Thu, April 6, 2:00 to 3:30pm, Austin Convention Center, Meeting Room 18C

Session Type: Paper Symposium

Integrative Statement

Meta-analysis has advanced attachment theory by increasing confidence in its propositions and integrating disparate findings. More in-depth understanding and fine-grained analyses may be achieved by adopting Individual Participant Data (IPD) synthesis (Riley et al., 2010), which in medical research rapidly replaces traditional aggregate data meta-analysis as the gold standard. IPD involves the collation, harmonization, and multilevel analysis of raw data from multiple studies.

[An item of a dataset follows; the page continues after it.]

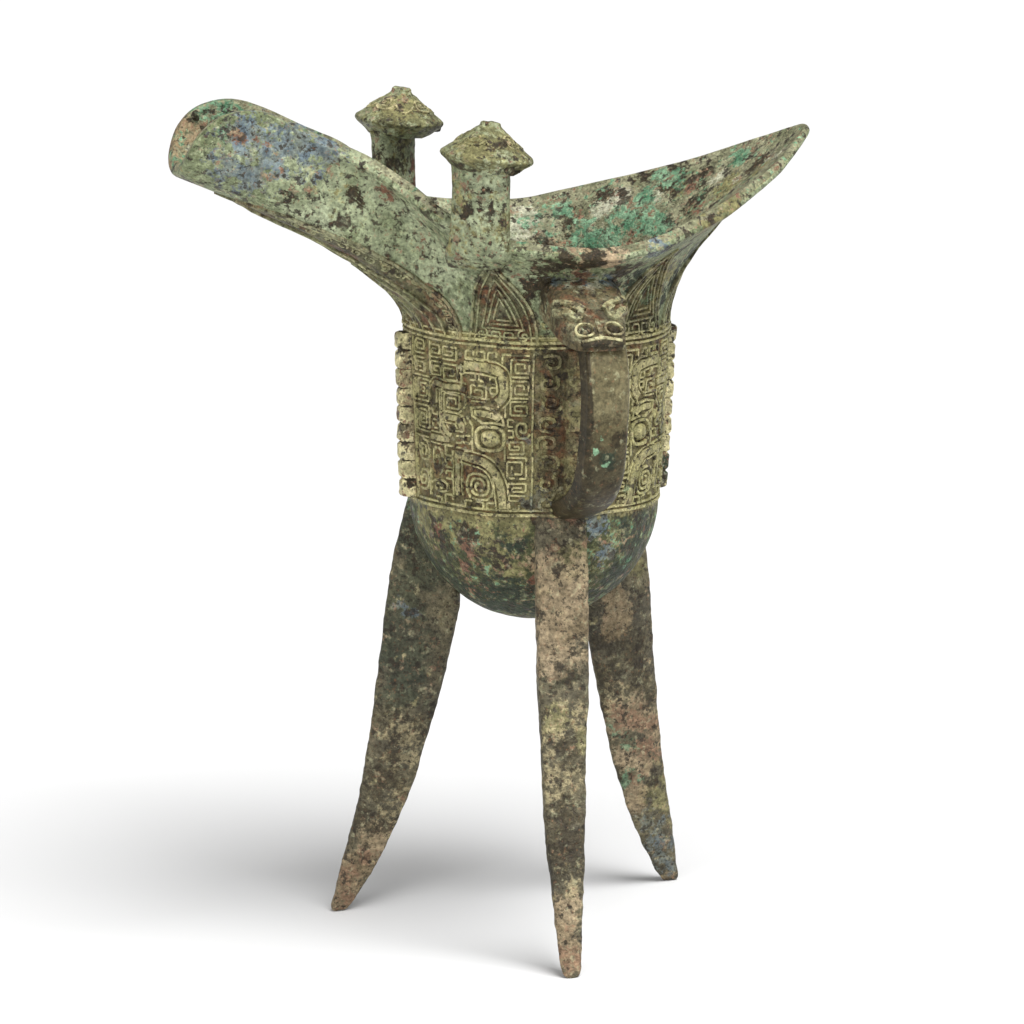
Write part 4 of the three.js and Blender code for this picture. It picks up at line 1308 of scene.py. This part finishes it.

The consistent way in which attachment has been operationalized and measured makes this field an excellent fit for an IPD synthesis.
This symposium introduces IPD for non-experimental, theory-building research in child development and answers new questions on the transmission of attachment from generation to generation. IPD also stimulates research collaboration. Research teams from around the world contributed over 60 studies across 30 years, and shared their published and unpublished data to solve thorny empirical issues.
The first paper in this symposium tests the moderating impact of participant and context characteristics on the strength of parent-to-infant attachment transmission, including the role of risk factors that may interact with attachment. The second paper unpacks transmission across the insecure attachment subcategories to study alternate patterns of transmission. The third paper revisits the attachment transmission gap, testing whether the extent to which caregiver sensitivity mediates attachment transmission varies as a function of sensitivity measures, clinical status of the sample, and categorical or dimensional conceptions of individual differences in attachment. Discussion of the findings and further questions will follow on the basis of our discussant’s comments.